Closed kwalcock closed 5 years ago
Thanks, will check today.
I am testing this now: I created a branch where the constructor is called without arguments. However, I ran into another error - probably unrelated - that I saw for the first time:
...
15:26:54.585 [main] INFO org.clulab.wm.eidos.utils.Sourcer$ - Sourcing resource file:/Users/ben/tmp/eidos/target/scala-2.12/eidos-assembly-0.2.3-SNAPSHOT.jar!/org/clulab/wm/eidos/english/grammars/entities/grammar/entities.yml
15:26:54.603 [main] INFO org.clulab.wm.eidos.utils.Sourcer$ - Sourcing resource file:/Users/ben/tmp/eidos/target/scala-2.12/eidos-assembly-0.2.3-SNAPSHOT.jar!/org/clulab/wm/eidos/english/grammars/avoidLocal.yml
15:26:54.633 [main] INFO o.c.wm.eidos.context.GeoNormFinder$ - GeoNames index found at ./cache/geonames/index.
*** jnius.JavaException: JVM exception occurred: Could not initialize class org.apache.lucene.codecs.Codec$Holder
@kwalcock do you know what this could be? I'll start looking into it too.

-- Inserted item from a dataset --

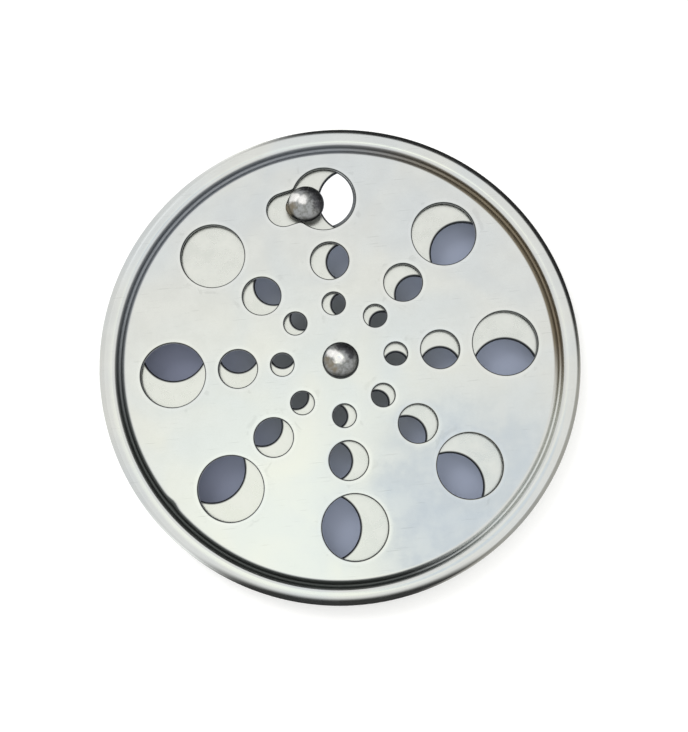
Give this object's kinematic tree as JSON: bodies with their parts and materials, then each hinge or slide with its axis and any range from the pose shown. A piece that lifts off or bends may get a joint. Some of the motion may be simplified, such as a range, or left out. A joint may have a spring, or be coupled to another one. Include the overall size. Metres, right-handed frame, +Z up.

Huh, interestingly, when I ran it again, I got yet another error that I haven't seen before:
...
15:32:50.533 [main] INFO org.clulab.wm.eidos.utils.Sourcer$ - Sourcing resource file:/Users/ben/tmp/eidos/target/scala-2.12/eidos-assembly-0.2.3-SNAPSHOT.jar!/org/clulab/wm/eidos/english/grammars/entities/grammar/entities.yml
15:32:51.634 [main] INFO org.clulab.wm.eidos.utils.Sourcer$ - Sourcing resource file:/Users/ben/tmp/eidos/target/scala-2.12/eidos-assembly-0.2.3-SNAPSHOT.jar!/org/clulab/wm/eidos/english/grammars/avoidLocal.yml
15:32:51.708 [main] INFO o.c.wm.eidos.context.GeoNormFinder$ - GeoNames index found at ./cache/geonames/index.
2019-08-13 15:32:53.636658: I tensorflow/core/platform/cpu_feature_guard.cc:141] Your CPU supports instructions that this TensorFlow binary was not compiled to use: SSE4.2 AVX AVX2 FMA
I see Lucene in there. The subprojects of eidos were recently changed around so that the version configured in build.sbt, Lucene 6.6.6, is used for eidos rather than 7.0.0 which was indirectly required by an elasticsearch dependency. Could that be the problem?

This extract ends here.